Culture, Meritocracy, and Developer Attraction

Concerns about “pleb slop” rhetoric and DEI-style politics in development circles show that cultural narratives can affect who chooses to contribute to Bitcoin’s codebase. Over time, if contributors perceive governance as captured by either technocratic elites or ideologically driven factions, some talent may drift toward alternative open-source monetary projects or adjacent domains. A culture that balances meritocracy with genuine openness to criticism will likely be more resilient and attractive to the next generation of protocol engineers, reviewers, and tool-builders.

Lessons from Taproot for Future Upgrades

The way Taproot’s dominant visible impact has become ordinals rather than privacy gains is treated as a warning about upgrade sociology as much as upgrade design. Future proposals that extend programmability or introduce new script paths may face heightened skepticism unless their primary use cases clearly reinforce Bitcoin’s monetary role. Over the next cycle, this could slow the pace of consensus changes but also reduce the risk that underexamined features become vectors for spam, confusion, or regulatory backlash.

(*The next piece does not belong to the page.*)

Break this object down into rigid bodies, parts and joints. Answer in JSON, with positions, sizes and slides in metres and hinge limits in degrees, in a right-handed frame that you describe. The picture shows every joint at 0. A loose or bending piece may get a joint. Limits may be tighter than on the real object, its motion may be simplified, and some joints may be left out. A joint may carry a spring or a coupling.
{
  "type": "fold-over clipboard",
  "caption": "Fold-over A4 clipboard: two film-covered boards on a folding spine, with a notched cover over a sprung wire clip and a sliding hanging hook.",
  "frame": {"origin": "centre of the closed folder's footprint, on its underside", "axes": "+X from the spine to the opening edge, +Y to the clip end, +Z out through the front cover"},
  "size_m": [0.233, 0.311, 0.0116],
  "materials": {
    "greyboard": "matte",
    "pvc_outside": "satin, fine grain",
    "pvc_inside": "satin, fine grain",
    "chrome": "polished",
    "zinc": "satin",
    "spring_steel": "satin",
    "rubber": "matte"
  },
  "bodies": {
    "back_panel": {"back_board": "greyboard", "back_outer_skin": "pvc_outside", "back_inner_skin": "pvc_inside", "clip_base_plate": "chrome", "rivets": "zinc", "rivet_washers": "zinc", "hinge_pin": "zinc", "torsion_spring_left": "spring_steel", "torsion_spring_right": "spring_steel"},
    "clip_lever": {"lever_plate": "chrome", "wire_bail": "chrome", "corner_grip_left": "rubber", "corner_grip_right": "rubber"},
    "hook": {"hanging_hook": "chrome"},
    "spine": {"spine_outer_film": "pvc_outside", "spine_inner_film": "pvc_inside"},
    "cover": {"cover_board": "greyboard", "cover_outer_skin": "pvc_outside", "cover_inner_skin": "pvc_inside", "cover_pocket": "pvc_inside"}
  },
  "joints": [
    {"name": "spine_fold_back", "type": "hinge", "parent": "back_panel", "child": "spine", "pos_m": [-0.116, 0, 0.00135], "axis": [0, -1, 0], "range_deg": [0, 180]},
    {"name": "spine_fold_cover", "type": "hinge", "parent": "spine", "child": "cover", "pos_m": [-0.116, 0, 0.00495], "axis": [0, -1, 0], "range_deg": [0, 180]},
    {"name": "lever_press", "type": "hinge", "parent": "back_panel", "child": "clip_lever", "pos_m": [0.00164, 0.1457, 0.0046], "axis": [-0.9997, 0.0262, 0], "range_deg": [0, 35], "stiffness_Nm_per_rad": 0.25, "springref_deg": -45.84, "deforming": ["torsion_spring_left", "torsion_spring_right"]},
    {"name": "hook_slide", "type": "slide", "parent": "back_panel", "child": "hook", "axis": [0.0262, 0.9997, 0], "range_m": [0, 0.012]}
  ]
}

Influencer Incentives and Public Signaling

The reputational hazards described in taking sides on BIP-110 suggest that visible sentiment in protocol debates may underrepresent privately held views. If influential educators and commentators increasingly stay silent to avoid losing audiences or conference slots, governance signals will skew toward more tribal or loud factions. Over several years, this dynamic could bias perceived consensus, making it harder for genuinely broad middle-ground positions to surface and for external observers to accurately gauge the direction of Bitcoin’s social layer.